フランス国立図書館(BNF)が2009年7月から実施している、出版社からの納本をオンラインで受け付けるサービス“Extranet du dépôt légal”の利用者満足度を調査し、その結果を公表しています。1次調査では同サービスに利用登録している出版社に対してのアンケート調査を実施し、2次調査では未登録の出版社に対して電話での聞き取り調査を行ったとのことです。同サービスを利用している出版社の満足度は10段階評価の「8.1」である一方で、登録のみを行いサービスを利用しなかったとの回答も55%に上ったとのことです。
2010年12月13日、米国ハーバード大学のBerkman Center for Internet and Societyが、「米国デジタル公共図書館」(Digital Public Library of America)のための調査および計画立案のホスト役を務めると発表しました。Alfred P. Sloan Foundationの資金援助を受け、今後同センターは「米国デジタル公共図書館」の目指す範囲や構造、コスト、運営などを定めるために、同プロジェクトに関わる幅広い範囲のステークホルダーを招集するとのことです。
2010年12月13日付けのアイルランド国立図書館のニュースによると、同館は、18世紀末から19世紀半ばにかけてのアイルランドの作曲家の楽譜等を公開するデジタルアーカイブ“National Archive of Irish Composers”を開設したようです。公開されている資料は、アイルランド国立図書館の所蔵する楽譜コレクションをデジタル化したものとのことです。
2010年12月7日付けのスペインのEl País紙に、スペイン国立図書館(BNE)のペーレス・サルメロン(Glòria Pérez-Salmerón)館長による「ポケットの中にすべての知」(Todo el saber en el bolsillo)と題された記事が掲載されています。記事では、インターネット技術の進展によって、今後10年のうちに図書館のモデルが完全に変わってしまうであろうということ、近い将来「図書館」はかばんやポケットに収まってしまい、どこからでもアクセスできるようになるだろうということ、情報が溢れる時代にあっては、図書館は情報のフィルターとしての役割を果たし、信頼できる情報を提供することに専念するだろうということ、国立図書館は、知識をもたらすような信頼できる情報の「カプセル」やコンテンツを生み出す存在となると同時に、紙の図書だけでなくインターネット上のデジタル資料も含めて貴重な資料を守る守護者としての存在となるだろう等と述べられているようです。

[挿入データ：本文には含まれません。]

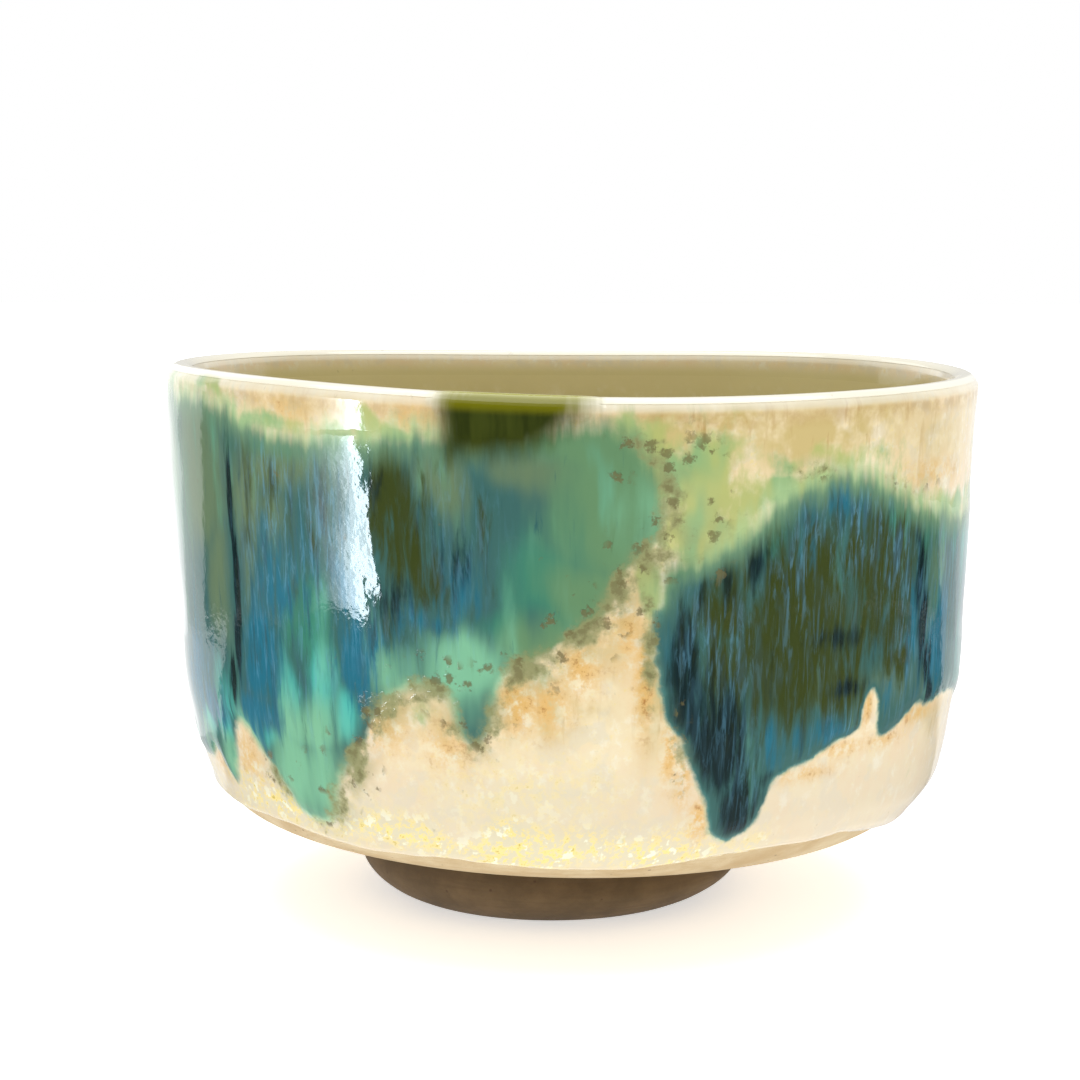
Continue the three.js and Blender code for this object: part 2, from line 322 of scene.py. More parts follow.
class Chart:
    """How far inside a pour's outline each place is, worked out once on a grid and then looked up."""

    STEP = 0.5
    MARGIN = 12

    def __init__(self, edges):
        line, on_top = outline(edges)
        self.low, self.high = line.min(axis=0) - self.MARGIN, line.max(axis=0) + self.MARGIN
        self.middle = (self.low[0] + self.high[0]) / 2
        counts = ((self.high - self.low) / self.STEP).astype(int) + 2
        grid = np.stack(np.meshgrid(*(np.arange(n) * self.STEP for n in counts), indexing="ij"), axis=-1)
        points = grid.reshape(-1, 2) + self.low
        depth, inside = distance_to(points, line, closed=True)
        to_top, _ = distance_to(points, line[on_top], closed=False)
        to_low, _ = distance_to(points, line[~on_top], closed=False)
        self.depth = np.where(inside, depth, -depth).reshape(counts)
        self.top = (to_low / (to_low + to_top + 1e-6)).reshape(counts)

    def at(self, azimuth, distance):
        """Millimetres inside the outline, negative outside, and how near the upper edge is, 0 to 1."""
        turned = self.middle + turn_from(azimuth, self.middle)
        place_in = np.stack(np.broadcast_arrays(turned, distance), axis=-1)
        cell = (np.clip(place_in, self.low, self.high) - self.low) / self.STEP
        base = cell.astype(int)
        share = cell - base
        found = []
        for chart in (self.depth, self.top):
            total = 0
            for corner in np.ndindex(2, 2):
                weight = np.prod(np.where(corner, share, 1 - share), axis=-1)
                total = total + weight * chart[base[..., 0] + corner[0], base[..., 1] + corner[1]]
            found.append(total)
        outside = np.any((place_in < self.low) | (place_in > self.high), axis=-1)
        return np.where(outside, -self.MARGIN, found[0]), found[1]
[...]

米国のミシガン図書館(Library of Michigan)が、予算と人員の削減により、2011年1月からサービス内容を変更するようです。所蔵資料の利用を館内のみに限定、図書館相互貸借(ILL)による他館への貸出の取りやめ、ミシガン州の総合目録“MeLCat”への不参加、土曜日と日曜日の休館などが予定されているとのことです。
2010年12月9日、ニュージーランド国立図書館(National Library of New Zealand)は、同館がこれまで実施してきたチャットレファレンスサービス“Ask Now”を12月17日に終了すると発表しました。同館はその理由について、“Ask Now”が始まった2002年当時と比べて情報を取り巻く環境が変化したために、チャットレファレンスの利用が減少し、図書館の利用の仕方が変化したからと述べているようです。
2010年12月3日付けの英国情報システム合同委員会(JISC)のニュースによると、JISCがKnowledge Exchangeに委託して実施した研究の報告書“Submission fees -- A tool in the transition to Open Access?”が公開されているようです。これは、学術雑誌への投稿料(Submission fees)がオープンアクセスジャーナルのビジネスモデルにとって果たす役割について調査したもので、その結果、特に論文がリジェクトされる比率の高い雑誌にとっては、投稿料の制度は出版社に利益をもたらすこと等が明らかになったようです。